Date: Fri, 12 Apr 2024 00:12:30 +0000	[thread overview]
Message-ID: <JmA2ZvuusvNthi4NtnGTKlV1BU6hWoDD-yuyvmBmPwkuoeAby7oXRtS4ZmHmRmd_hCZdIZOXj7wcgaB6ljpdDjJrgH4GcF9m-JMD1Ek5Pxw=@hypnicjerk.ai> (raw)
In-Reply-To: <86sezwx7ao.fsf@gnu.org>

Thanks so much for this thorough feedback!

In reply to Po Lu:

> I hate to rain on people's parades,

I don't think any parades are being rained on! This is exactly the kind of feedback I was hoping to get from this list!

> a dependency for so fundamental
> a component of Emacs as the regexp matcher, is not acceptable,

I completely agree that the performance of the regexp matcher is fundamentally linked to the rest of Emacs in ways that make it very difficult to depend on external libraries the way other software can. When I proposed extending the rust regex crate to support the features needed for the Emacs regex engine, I indeed found that external libraries are generally uninterested in or unable to support many of the features we need (especially matching over non-contiguous data like the gap buffer). Later, after investigating even further, I now also believe that Emacs's (super cool!!) multibyte encoding would be mostly or completely incompatible with existing regex engines (although it may be possible to delegate this to a byte-at-a-time automaton--not sure yet).

> Don't let's delude ourselves that a solution is waiting in the wings in
> the shape of some mystical library, and embark our hopes on this library
> alone, to the detriment of improving the regex engine we already have.
> It's a recurring trap that we should have learned to avoid by now.

Especially after becoming more familiar with the existing regex-emacs.c engine (and confirming that we likely won't need to employ too many complex/non-portable techniques to achieve performance goals), I now agree that focusing more on a simple engine that Emacs can extend is much more likely to produce something of value, rather than e.g. a complex engine that Emacs will have to work to conform to. It remains *intellectually* very exciting to me to think about how to extend other regex engines to support Emacs's technical constraints, especially regarding non-contiguous data (and I am actually hoping to study this sort of thing in graduate research, so please anyone feel free to reach out if you know any programs sponsoring research on efficient string search under various constraints). But since my initial posting I have actually become more convinced (in agreement with you) that if we truly intend to supplant regex-emacs.c, the replacement should focus on supporting Emacs first before trying to be extremely general (because "general" regex engines tend to have very different constraints!).

> If
> the sabotage of xz, for example, has taught us anything, it's that
> software is generally improved by a reduction in dependencies.

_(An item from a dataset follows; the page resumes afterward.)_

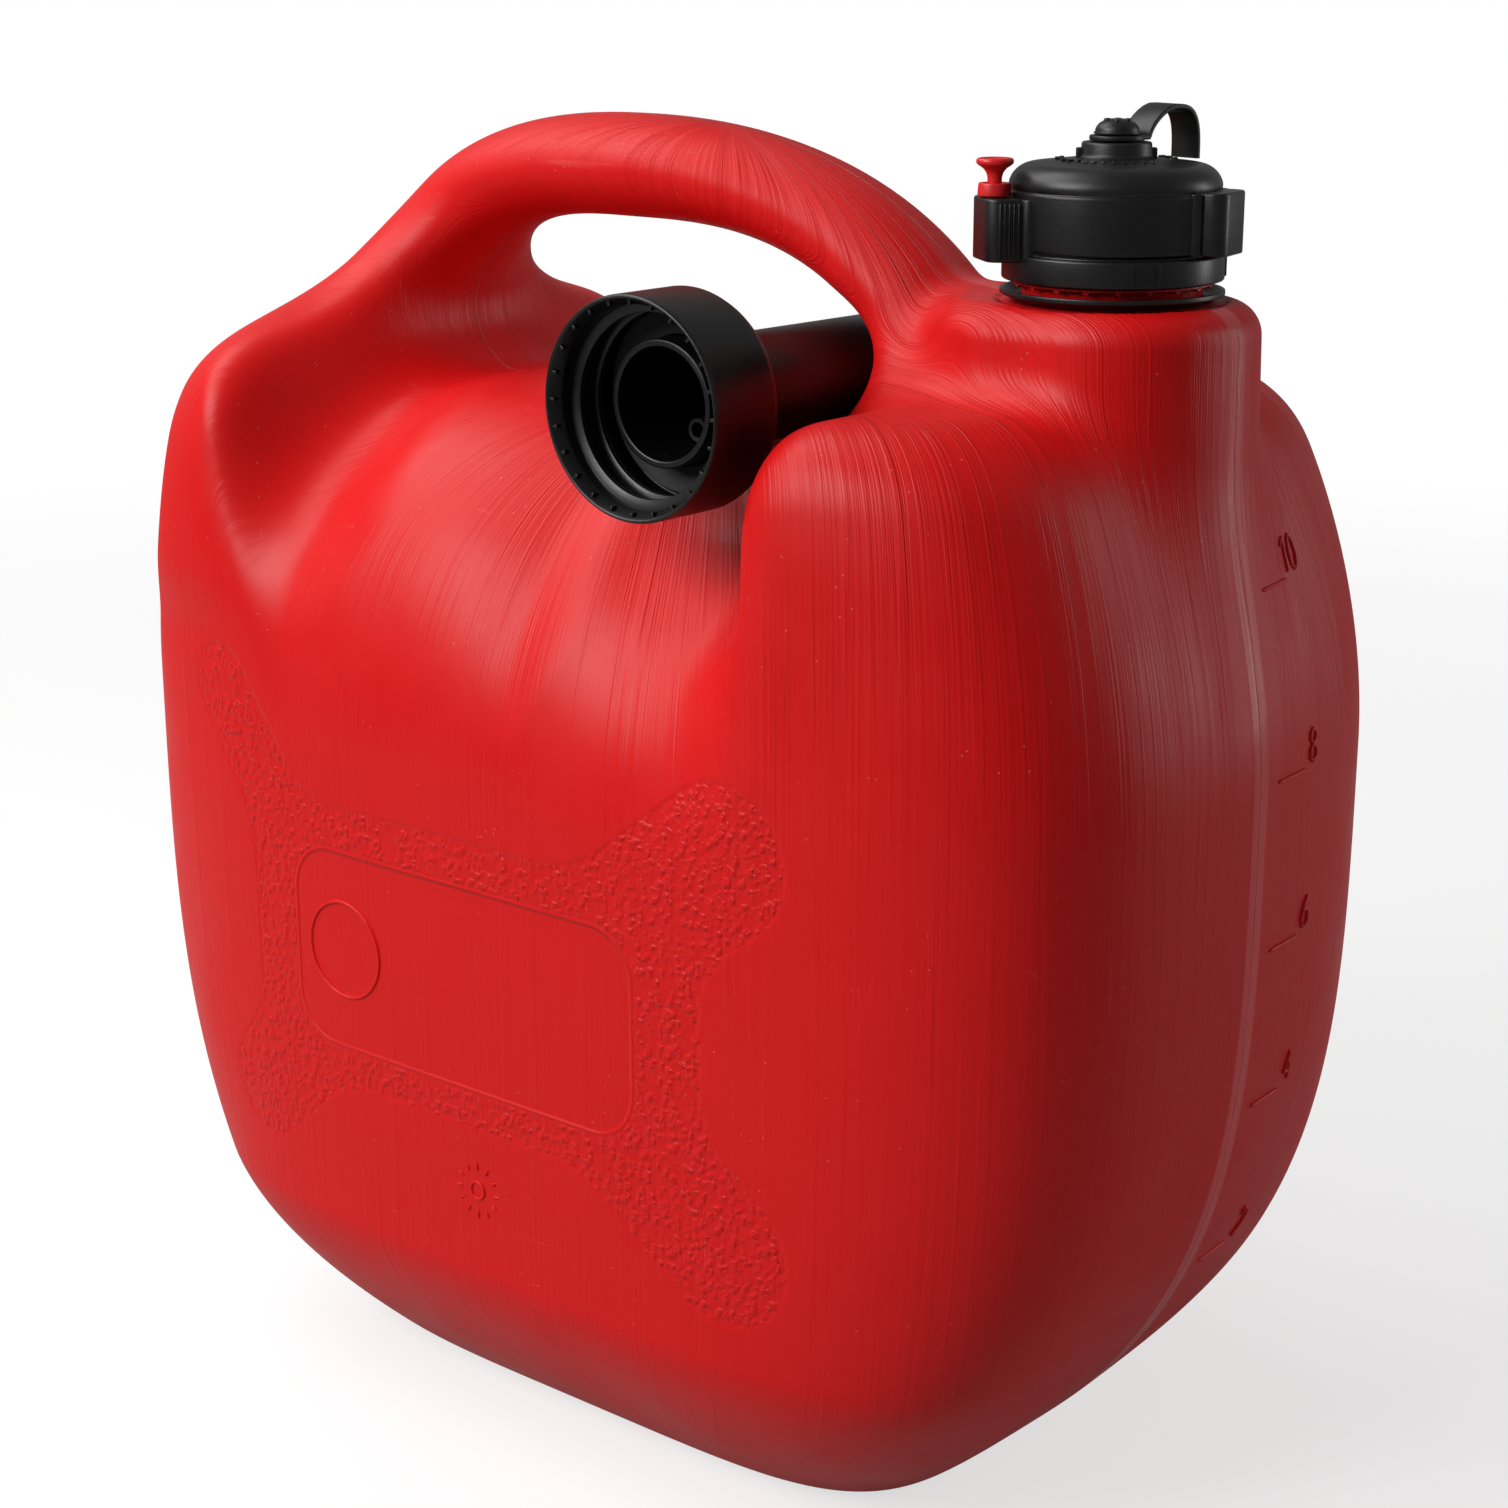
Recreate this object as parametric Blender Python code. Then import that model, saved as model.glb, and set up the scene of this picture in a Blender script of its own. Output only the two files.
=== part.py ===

I am extremely sympathetic to this argument, especially from my experience advocating for open source within corporations. In an off-list reply I described having recently implemented FFI wrapper libraries for the re2 (https://docs.rs/re2) and hyperscan (https://docs.rs/vectorscan-async) libraries, mostly as a learning exercise, but also to see how they handled various use cases such as non-contiguous input. While hyperscan actually has one very important feature we want (searching over non-contiguous data such as the gap buffer: see my documentation for the relevant method at https://docs.rs/vectorscan-async/latest/vectorscan/state/struct.Scratch.html#method.scan_sync_vectored), I believe it is unfortunately completely unsuitable for our purposes due to its unclear maintainership: intel relicensed it as proprietary less than a year ago, and the vectorscan fork which retains the original BSD-3 license is not clearly trustworthy and could easily be a target for attack, just like the xz sabotage (and Emacs is absolutely a high value target).

While I have already made nontrivial changes to the hyperscan source code for the purposes of my wrapper library and I think the code is worth reviewing as a technical reference, I do not think it will be safe for Emacs to depend on for the precise reasons you mention. I mention it here to describe how that exact concern has been guiding my investigations.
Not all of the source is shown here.